DATA SEGMENT:
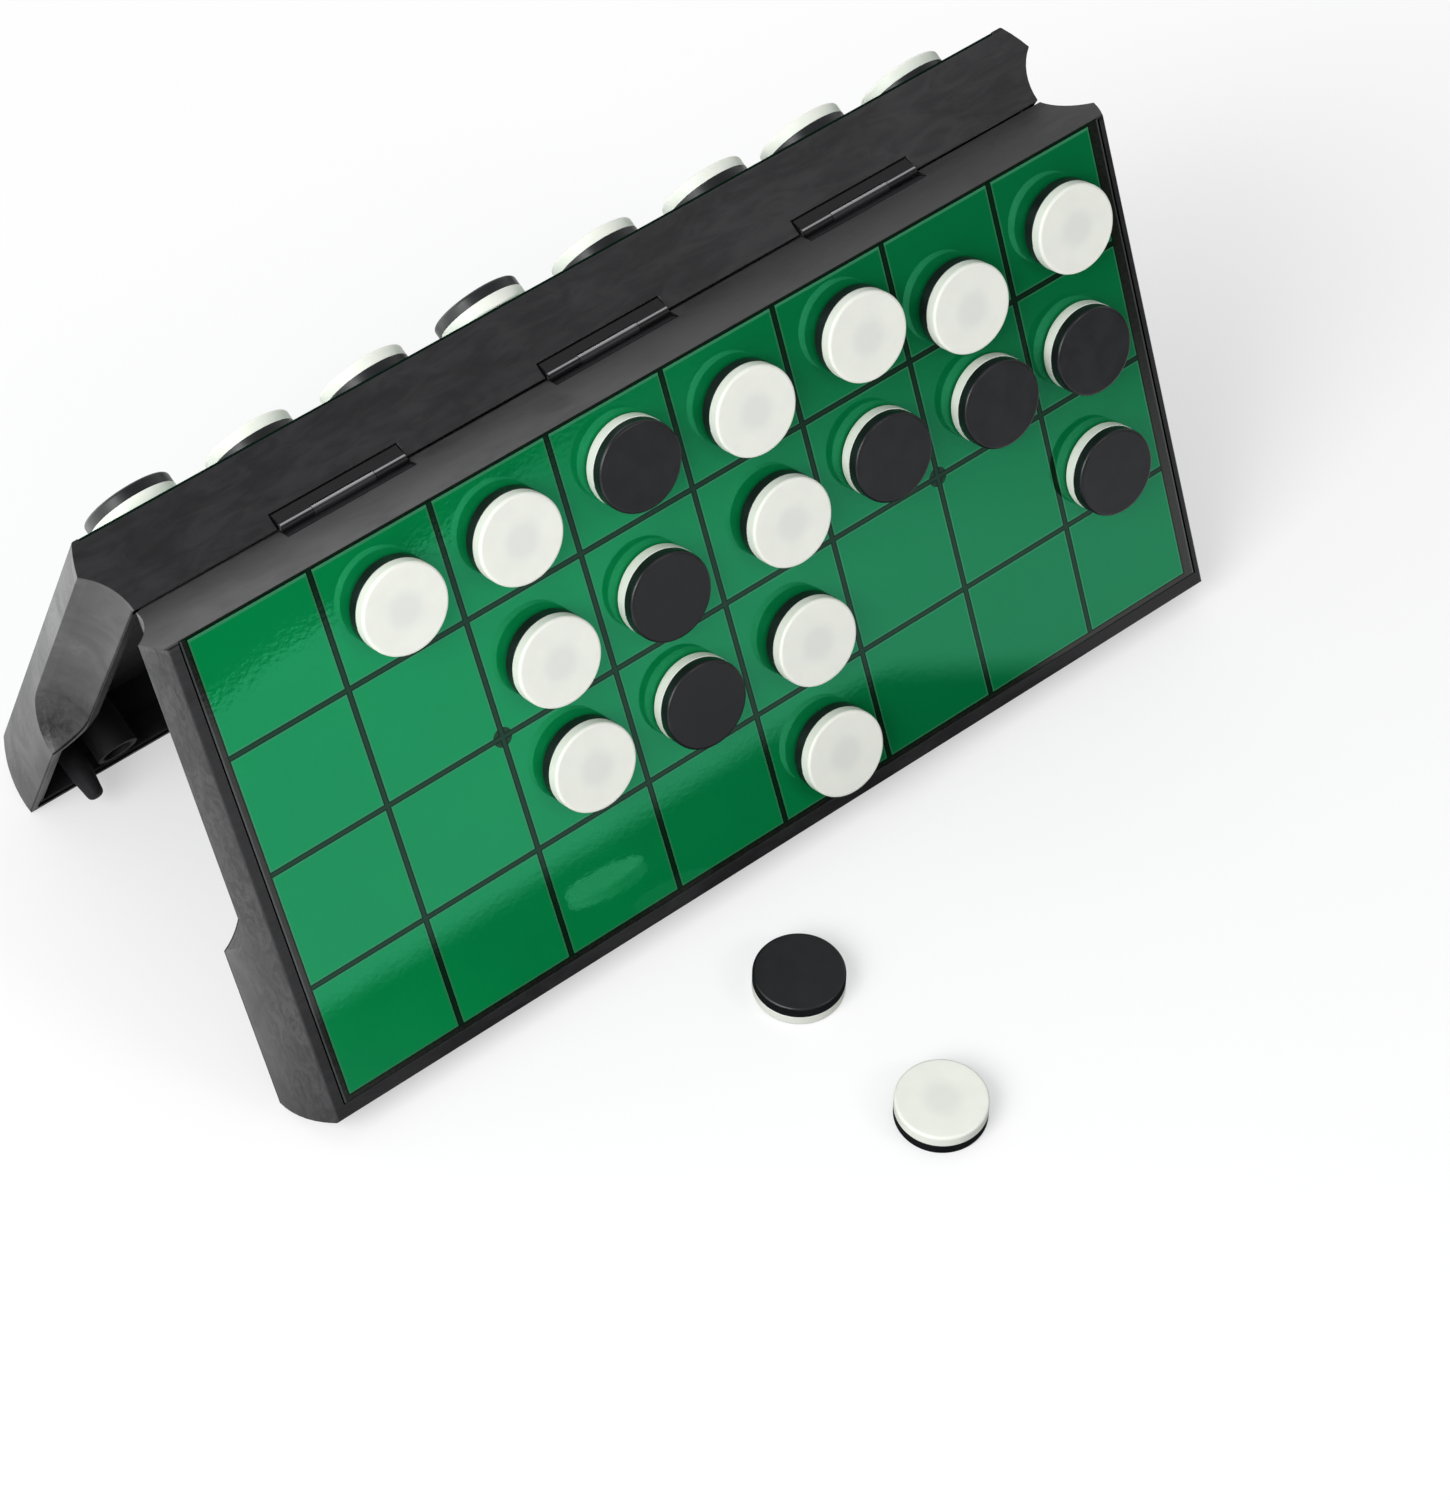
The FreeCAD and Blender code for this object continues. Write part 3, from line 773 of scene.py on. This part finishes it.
# place and target in metres, size of the square lamp in metres, power in watts
lamps = {
    "key": {"place": (-0.66, -0.22, 0.6), "target": (0, 0, 0.04), "size": 0.5, "power": 6.6},
    "front": {"place": (0.42, -0.95, 0.72), "target": (0, 0, 0.06), "size": 0.3, "power": 1.9},
}


def makeLamp(name, place, target, size, power):
    light = bpy.data.lights.new(name, "AREA")
    light.shape = "SQUARE"
    light.size = size
    light.energy = power
    lamp = bpy.data.objects.new(name, light)
    lamp.location = place
    lamp.rotation_mode = "QUATERNION"
    lamp.rotation_quaternion = (Vector(target) - Vector(place)).to_track_quat("-Z", "Y")
    bpy.context.scene.collection.objects.link(lamp)


cameraView = {
    "place": (-0.304089, -0.408545, 0.644832),
    "azimuth": 38.947184,       # degrees, clockwise from straight back
    "elevation": 52.566616,     # degrees, looking down
    "roll": 1.148262,
    "focalLength": 4655.19,     # pixels of the photograph
    "imageWidth": 1450,
    "sensor": 36.0,             # millimetres
}


# Camera solved from the photograph's grid and outline.
def makeCamera():
    view = cameraView
    azimuth, elevation, roll = (math.radians(view[name]) for name in ("azimuth", "elevation", "roll"))
    level = math.cos(elevation)
    forward = Vector((math.sin(azimuth) * level, math.cos(azimuth) * level, -math.sin(elevation)))
    right = forward.cross(Vector((0, 0, 1))).normalized()
    up = right.cross(forward)
    rolledRight = math.cos(roll) * right + math.sin(roll) * up
    rolledUp = -math.sin(roll) * right + math.cos(roll) * up
    data = bpy.data.cameras.new("camera")
    data.sensor_width = view["sensor"]
    data.sensor_fit = "HORIZONTAL"
    data.lens = view["focalLength"] / view["imageWidth"] * view["sensor"]
    data.clip_start, data.clip_end = 0.05, 20
    # the photograph's points were read at pixel centres, half a pixel up and left of the frame's
    halfPixel = 0.5 / view["imageWidth"]
    data.shift_x, data.shift_y = -halfPixel, halfPixel
    camera = bpy.data.objects.new("camera", data)
    turn = Matrix((rolledRight, rolledUp, -forward)).transposed()
    camera.matrix_world = Matrix.Translation(view["place"]) @ turn.to_4x4()
    bpy.context.scene.collection.objects.link(camera)
    bpy.context.scene.camera = camera


makeFloor()
makeWorld()
for name, lamp in lamps.items():
    makeLamp(name, **lamp)
makeCamera()
bpy.context.scene.view_settings.view_transform = "Standard"
print("studio made")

WHAT THE TASK ASKS: Print from the first line through the line that contains "bpy.context.scene.collection.objects.link(lamp)", please, including both, and leave out every line outside that stretch.

SOLVED PROBLEM:
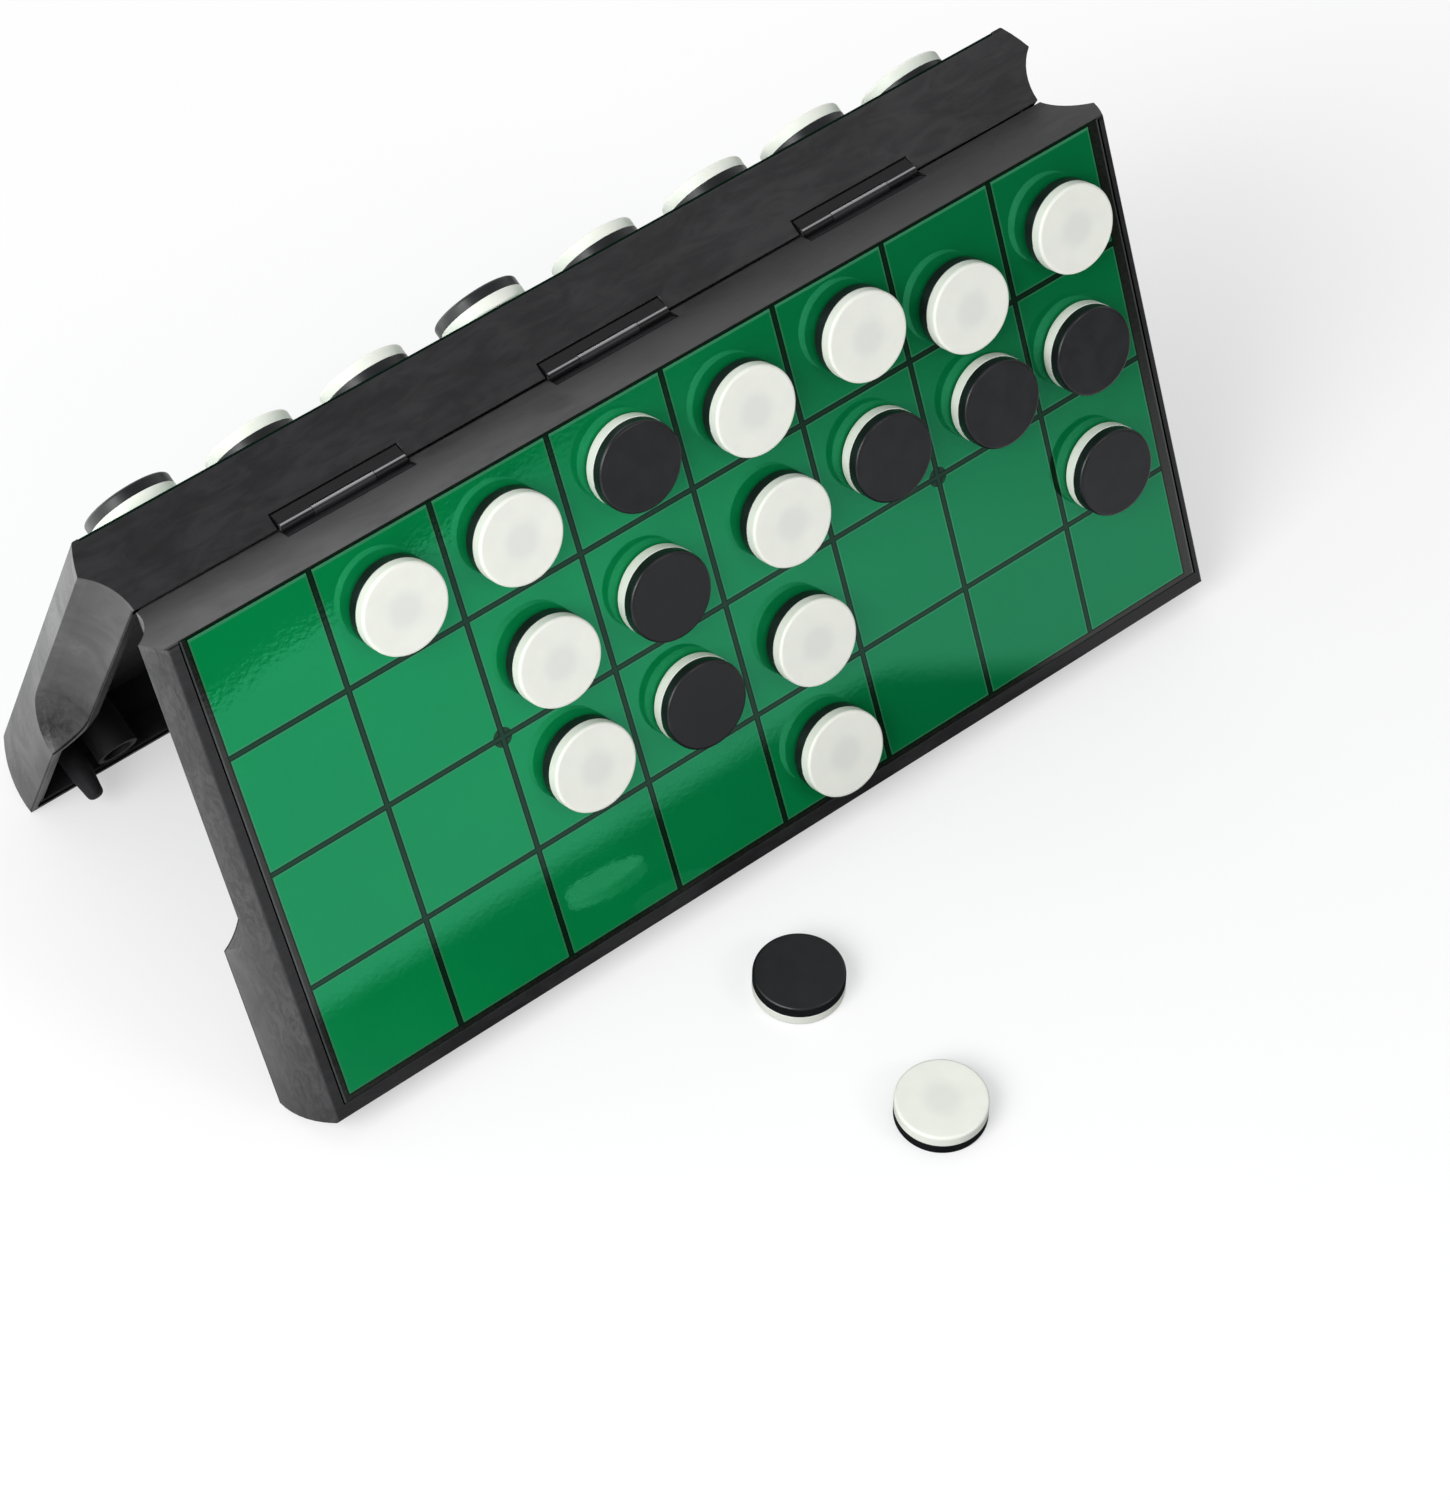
The FreeCAD and Blender code for this object continues. Write part 3, from line 773 of scene.py on. This part finishes it.
# place and target in metres, size of the square lamp in metres, power in watts
lamps = {
    "key": {"place": (-0.66, -0.22, 0.6), "target": (0, 0, 0.04), "size": 0.5, "power": 6.6},
    "front": {"place": (0.42, -0.95, 0.72), "target": (0, 0, 0.06), "size": 0.3, "power": 1.9},
}


def makeLamp(name, place, target, size, power):
    light = bpy.data.lights.new(name, "AREA")
    light.shape = "SQUARE"
    light.size = size
    light.energy = power
    lamp = bpy.data.objects.new(name, light)
    lamp.location = place
    lamp.rotation_mode = "QUATERNION"
    lamp.rotation_quaternion = (Vector(target) - Vector(place)).to_track_quat("-Z", "Y")
    bpy.context.scene.collection.objects.link(lamp)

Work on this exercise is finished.